Rajapaksa remains deeply popular among the country’s majority Sinhalese community for his strongman swagger and for presiding over the government that militarily defeated the Tamil Tigers, the masterminds of the suicide bombers during the civil war, in May 2009. The death toll in the ethnic conflict exceeded 100,000 victims.

Two Marxist uprisings, the first in the early 1970s and the second in the mid-1980s, were just as brutal, involving disgruntled Sinhalese youth who wanted to overthrow the state. Tens of thousands were killed during both insurrections.

The country’s Muslims are the second largest religious minority, accounting for nearly 10% of the population, and had not been directly involved in the bloodshed across the country during the civil war and uprisings. But in recent years, some Muslim communities have been targeted by mobs from the Sinhalese majority, just as some Christian congregations have.

Buddhists are the country’s largest religious group, at roughly 70%, while Hindus make up about 12% of the population.
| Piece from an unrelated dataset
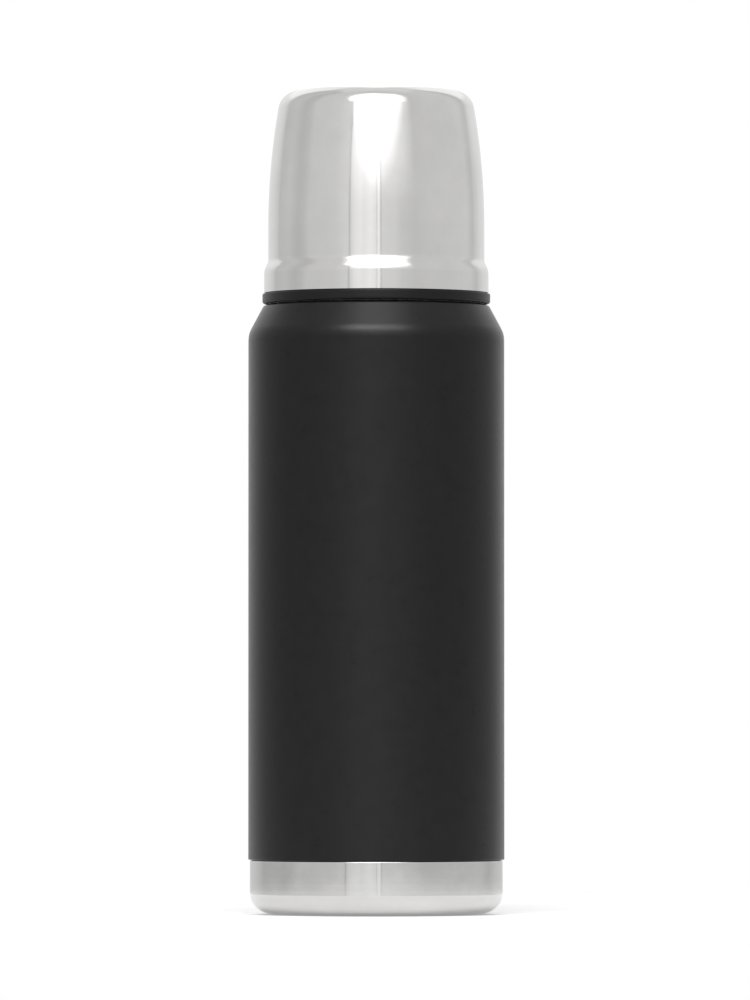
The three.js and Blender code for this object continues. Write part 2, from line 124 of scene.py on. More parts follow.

Against that tense backdrop, recent intelligence reports began to raise the alarm about pockets of Muslims becoming radicalized in places like Mawanella, a rural area east of Colombo.

But no explicit links were established to large numbers of radicalized youth joining international Islamic terror networks.

As the pain from the acts of terror sinks in across a country still in shock, questions are being asked if the country’s fragile ethnic peace will endure. “These attacks were on soft targets and not aimed at the state, so there may be a backlash,” said a former Sri Lankan diplomat. “It is very worrying.”